The Anganwadi worker is a functionary of the Integrated Child Development Scheme (ICDS) in charge of managing the Anganwadi. Anganwadi is a type of child and mother care centre that was established as a part of the ICDS. The AWW is supported by a part-time assistant, called an Anganwadi Helper (AWH)
Functions of Anganwadi worker
The main functions of AWW are:
- To elicit community support and participation in running the programme.
- To weigh each child every month, record the weight graphically on the growth card, use referral card for referring cases of mothers/children to the sub-centres/PHC etc., and maintain child cards for children below 6 years and produce these cards before visiting medical and para-medical personnel
- To carry out a quick survey of all the families and to organise non-formal pre-school activities in the Anganwadi of children in the age group 3-6 years of age
- To organise supplementary nutrition feeding for children (0-6 years) and expectant and nursing mothers by planning the menu based on locally available food and local recipes.

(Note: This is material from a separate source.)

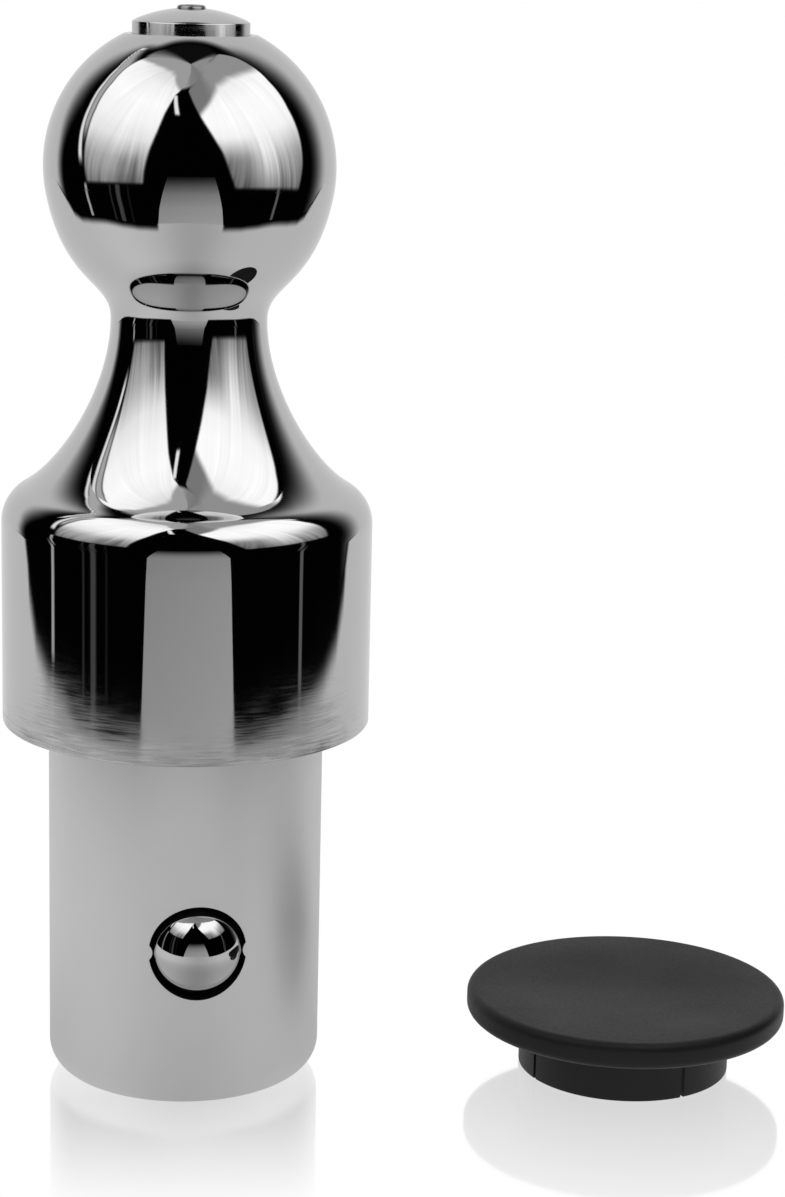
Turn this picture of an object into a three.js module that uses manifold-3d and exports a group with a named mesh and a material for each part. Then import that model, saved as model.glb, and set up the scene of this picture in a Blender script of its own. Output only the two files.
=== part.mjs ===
// Gooseneck hitch ball with push-button release, and the cover for the hole it drops into.
// Millimetres, +Z up. The origin is the centre of the shank's foot, and Z is the ball's axis.
import * as THREE from "three";
import { mergeVertices } from "three/addons/utils/BufferGeometryUtils.js";
import Module from "manifold-3d";

const wasm = await Module();
wasm.setup();

// ---- Driving dimensions ----
const GAP = 0.3; // room left between neighbouring pieces
const SEGMENTS = 36; // facets round every turned piece, all in the same phase

const BALL_DIAMETER = 58.74; // 2-5/16 in coupler ball
const SHANK_DIAMETER = 57.15; // 2-1/4 in
const SHOULDER_DIAMETER = 76.2; // 3 in
const NECK_DIAMETER = 31.75; // 1-1/4 in
const SEAT_Z = 76.2; // underside of the shoulder, which rests in the receiver
const SHOULDER_TOP_Z = 118.2; // where the shoulder's cylinder ends
const NECK_Z = 160; // slimmest place
const BALL_Z = 190.5; // ball centre, 4-1/2 in above the seat
const FLAT_Z = 216.7; // machined flat on top of the ball
const LEAD_IN = 6; // rounded edge of the foot
const SEAT_CHAMFER = 0.6;
const BORE_CHAMFER = 0.3;
const EDGE_CHAMFER = 0.5; // on the small turned pieces

// Blends of the forging: a round off the shoulder, then two free curves to the neck and to the ball
const SHOULDER_ROUND = { radius: 8.15, turn: 1.04 };
const FLARE_HANDLES = [9.45, 14.1];
const NECK_HANDLES = [7.6, 18.2];
const BALL_BLEND_ANGLE = -0.2; // the true sphere starts this far under its equator

// Bores, from the foot upwards
const PLUG_BORE_RADIUS = 17;
const PLUG_BORE_TOP = 6.3;
const GROOVE = { radius: 18.7, low: 1.5, high: 3.4 };
const SHANK_BORE_RADIUS = 15.875;
const SHANK_BORE_TOP = 56;
const BUSH_BORE_RADIUS = 9.1;
const BUSH_BORE_TOP = 84.6;
const ROD_BORE_RADIUS = 7.2;
const BUTTON_BORE_RADIUS = 12.1;
const BUTTON_BORE_FLOOR = 195.9;

// Locking balls in their cross pockets
const LOCK_BALL_DIAMETER = 19.05; // 3/4 in
const LOCK_BALL_Z = 34;
const LOCK_BALL_REACH = 23.55; // ball centre to the shank's axis, locked
const POCKET = { radius: 9.85, start: 5, beyond: 2 }; // cut from near the axis to past the shank's face
const MOUTH = { radius: 10.2, depth: 4 };
const STAKE = { radius: 2.2, tip: 9.35, root: 26.2 }; // upset metal that keeps the ball in

// Cam spool: a land, and a cone that backs the locking balls
const CAM_RATIO = 0.52; // inward travel of a locking ball per travel of the button
const SPOOL = { low: 24.5, landTop: 28.45, coneTop: 43.8, hubTop: 51.7, landRadius: 15.5 };

// Button, rod and what holds them together
const BUTTON = { radius: 11.75, low: 207.4, rimTop: 219.1, domeRadius: 27.5, domeTop: 221.85 };
const BUTTON_EDGE_WIDTH = 1; // chamfer between the rim and the dome
const SEAL_GROOVE = { floor: 10, low: 209.6, high: 212.2 };
const SEAL = { meanRadius: 11.1, wireRadius: 0.75 };
const BUTTON_SOCKET_TOP = 215;
const ROD = { radius: 6.25, threadRadius: 4.9, low: 15.8, shoulder: 52, high: 214.7 };
const SCREW = { radius: 1.6, low: 202, holeRadius: 1.9, holeLow: 201, seat: 220.4 };
const SCREW_HEAD = { radius: 3, corner: 221.9, crown: 1.8, crownZ: 222.27, top: 222.45 };
const SCREW_SOCKET = { flats: 2.5, depth: 0.7 };
const NUT = { flats: 16, chamfer: 0.9, low: 17.1, high: 22.1 };
const WASHER = { radius: 10.3, low: 22.4, high: 24.2 };
const BUSH = { boreRadius: 6.55, radius: 8.8, flangeRadius: 15.5, low: 52, flangeTop: 55.7, high: 84.3 };

// Return spring under the spool
const SPRING = { meanRadius: 11.8, wireRadius: 0.8, low: 6.3, high: 24.2, endTurns: 0.9, turns: 4.8 };
const SPRING_END_PITCH = 2;

// Foot: end plug and the ring that keeps it in
const PLUG = { radius: 16.7, bossRadius: 11.5, shelf: 3.6, high: 6 };
const RING = { radius: 18.4, innerRadius: 15.2, low: 1.85, thickness: 1.2, halfGap: 0.42 };
const RING_LUG = { radius: 2.3, holeRadius: 0.9, reach: 14.9, angle: 0.58 };

// Hole cover, standing beside the ball
const COVER_PLACE = [94, -12, 0];
const COVER = { radius: 34, under: 11.4, high: 17, edge: 1.8, dish: 1.9, dishRadius: 31 };
const COVER_PLUG = { radius: 22.5, wall: 2.2, roof: 13.4 };
const COVER_SLIT = { width: 1.3, top: 10.6, firstAngle: 20 };

// ---- Materials ----
const finish = (color, roughness, metalness) =>
  new THREE.MeshStandardMaterial({ color, roughness, metalness });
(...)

- To make home visits for educating parents to enable mothers to plan an effective role in the child’s growth and development with special emphasis on a newborn child.
- To assist the PHC staff in the implementation of health component of the Programme viz. immunization, health check-up, antenatal and postnatal check etc.

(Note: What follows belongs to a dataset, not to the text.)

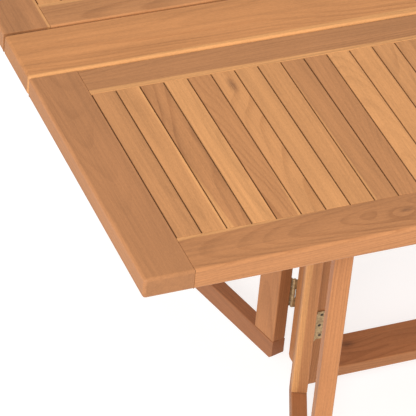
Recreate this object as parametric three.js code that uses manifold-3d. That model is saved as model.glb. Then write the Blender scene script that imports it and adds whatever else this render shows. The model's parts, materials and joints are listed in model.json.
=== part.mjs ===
// Folding slatted garden table: a fixed centre frame, two drop leaves and four swinging gate legs.
// Millimetres, +Z up, X along the table. The origin is on the ground under the middle of the top.
import * as THREE from "three";
import { mergeVertices } from "three/addons/utils/BufferGeometryUtils.js";
import Module from "manifold-3d";

const wasm = await Module();
wasm.setup();

// ---- driving dimensions ----------------------------------------------------------------------
const LENGTH = 1600;
const WIDTH = 1000;
const HEIGHT = 750;
const TOP_THICKNESS = 31;
const JOINT_GAP = 0.3; // between two pieces that touch
const EDGE_ROUND = 4.5; // on the outer edges of the top
const SOFT_ROUND = 2; // on the edges of legs, rails and posts
const CLIPPED_CORNER = 7; // on the low corners of posts and gates

const BAR_WIDTH = 104.5; // the fixed middle board
const LEAF_GAP = 2.8; // between the middle board and a leaf

const END_STILE_WIDTH = 69;
const INNER_RAIL_WIDTH = 56;
const OUTER_RAIL_WIDTH = 68;
const SLAT_COUNT = 42;
const SLAT_GAP = 1.8;
const SLAT_THICKNESS = 23;
const TONGUE_THICKNESS = 9;
const TONGUE_LENGTH = 9;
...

- To bring to the notice of the Supervisors/ CDPO any development in the village this requires their attention and intervention, particularly in regard to the work of the coordinating arrangements with different departments.
- To maintain liaison with other institutions (Mahila Mandals) and involve lady school workers and girls of the primary/middle schools in the village which have relevance to her functions.
Auxiliary Nurse Midwife
Auxiliary Nurse Midwife (ANM) is a female health worker based at a health sub-centre or Primary health centre. They are also known as the essential frontline workers under the National Rural Health Mission. This cadre was created in the 1950s to help the Government focus on basic maternal health including midwifery and child health. After this, the ANMs were designated as multipurpose workers (MPW) and their responsibilities included family planning, immunisation, infectious disease prevention and care, in addition to maternal health and childbirth.

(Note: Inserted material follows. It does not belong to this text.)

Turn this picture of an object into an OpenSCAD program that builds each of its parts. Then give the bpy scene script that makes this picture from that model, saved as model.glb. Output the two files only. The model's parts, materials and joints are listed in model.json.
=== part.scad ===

At the time the ANM program was launched, ANMs received two years of training focused primarily on MCH, with midwifery being the focus of nine out of the 24 months of training
Difference between Anganwadi workers, ANM and AWW
- India has three cadres of Community Health Workers. The first one is the Auxiliary Nurse-Midwife (ANM), based at a sub-centre, visiting various villages in addition to providing care at the subcenter. The second is the Anganwadi Worker (AWW), working solely in her village and focusing on the provision of food supplements to young children, adolescent girls, and lactating women. The final cadre is the Accredited Social Health Activist (ASHA), who also works in the village assigned to her. These workers focus on the promotion of MCH, including immunizations and institutional-based deliveries, for which they receive a performance-related fee.
- There are at present 208,000 ANMs, 1.2 million AWWs, and 857,000 ASHA workers. They each have their own supervisory systems and payment systems.
- ANMs receive 18 months of training while AWWs and ASHA workers each receive 3–4 weeks with additional pieces of training from time to time.
- ANMs are paid a government salary. AWWs are considered to volunteers but are paid an “honorarium” of about 2000-2500 rupees per month. ASHA workers receive performance-based incentives, such as 700-800 rupees for the facilitation of institutional delivery and 250 rupees for the facilitation of a child’s completion of immunizations. They also now receive around rupees 1200 per month for completing their day-to-day routine tasks independent of the specific tasks for which they receive performance-based incentives.